Summary of Use Cases

  • Data Warehousing: Storing massive historical datasets.

  • High-Speed Analytics: When you need to run complex SQL queries on billions of rows.

  • Reducing Costs: Smaller file sizes mean lower storage costs in cloud environments like S3 or Azure Data Lake.

 

Could you give me an example of ORC file so that I can visually see how its data looks like?

 

Since ORC is a binary format, you cannot open it in a text editor like Notepad to see the data—it would just look like garbled symbols. To "see" the data, you have to use a tool to decode it.

Here is what the data looks like from two perspectives: the Logical View (what you see when you query it) and the Internal Metadata View (what the computer sees to optimize the search).


1. The Logical View (The "Table" View)

When you query an ORC file using a tool like Apache Hive, Presto, or Spark, it looks just like a standard table.

user_id order_date total_price status
1001 2026-01-10 45.99 Shipped
1002 2026-01-11 120.50 Pending
1003 2026-01-11 12.00 Shipped

2. The Internal View (Metadata & Statistics)

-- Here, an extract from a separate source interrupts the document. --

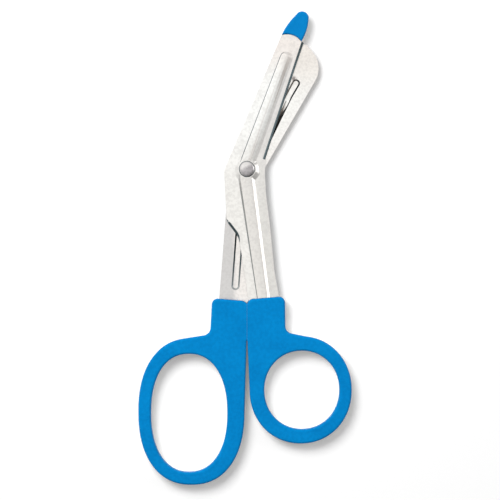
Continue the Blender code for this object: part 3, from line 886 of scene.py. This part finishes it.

If you use a utility like orc-tools to peek inside the file's "brain," you'll see the metadata that makes ORC so fast. This is how the file organizes itself into Stripes and Indexes.

Metadata Example (JSON output from orc-tools meta):

{
  "rows": 10000,
  "compression": "ZLIB",
  "schema": "struct<user_id:int,order_date:timestamp,total_price:double,status:string>",
  "stripes": [
    {
      "stripeNumber": 0, "rows": 5000, "offset": 3,
      "columnStatistics": [
        { "column": "total_price", "min": 5.00, "max": 250.00, "sum": 45000.00 },
        { "column": "order_date", "min": "2026-01-01", "max": "2026-01-05" }
      ]
    }
  ]
}

3. Visualizing the Columnar Storage

If you could "see" the raw bytes on the disk, they wouldn't be grouped by customer. Instead, they are grouped by category.

Instead of:

[1001, 2026-01-10, Shipped], [1002, 2026-01-11, Pending]

ORC stores it like this:

  • Column 1 (IDs): 1001, 1002, 1003...

  • Column 2 (Dates): 2026-01-10, 2026-01-11, 2026-01-11...

  • Column 3 (Status): Shipped, Pending, Shipped...

Why this matters: If you ask the computer, "What is the average total_price?", it only touches the "Price" block of memory. It completely ignores the "IDs," "Dates," and "Status" blocks, which is why it's so much faster than reading a whole CSV.

 

 

A Parquet file is an open-source, columnar storage format designed for efficient data processing in the Hadoop ecosystem and modern cloud data warehouses. While ORC is very popular in the Hive world, Parquet is the industry standard for Apache Spark.

It is designed to handle complex data at scale while minimizing storage space and maximizing query speed.


1. How Parquet Stores Data

Like ORC, Parquet uses columnar storage. In a traditional format (CSV), data is stored row by row. In Parquet, data is grouped into Row Groups, and within those groups, each column is stored separately.

The Hierarchy:

  • Row Groups: A horizontal partitioning of the data into chunks.

  • Column Chunks: Within a row group, the data for a specific column is stored together.

  • Pages: Column chunks are divided into pages (typically 1MB), which is the smallest unit of compression and encoding.


2. Why Parquet is Popular

  • Efficiency: Because it's columnar, if you only need 2 columns out of 100, the system only reads those 2 columns from the disk.

  • Metadata Power: Each Parquet file contains a footer with min/max statistics for every column in every row group.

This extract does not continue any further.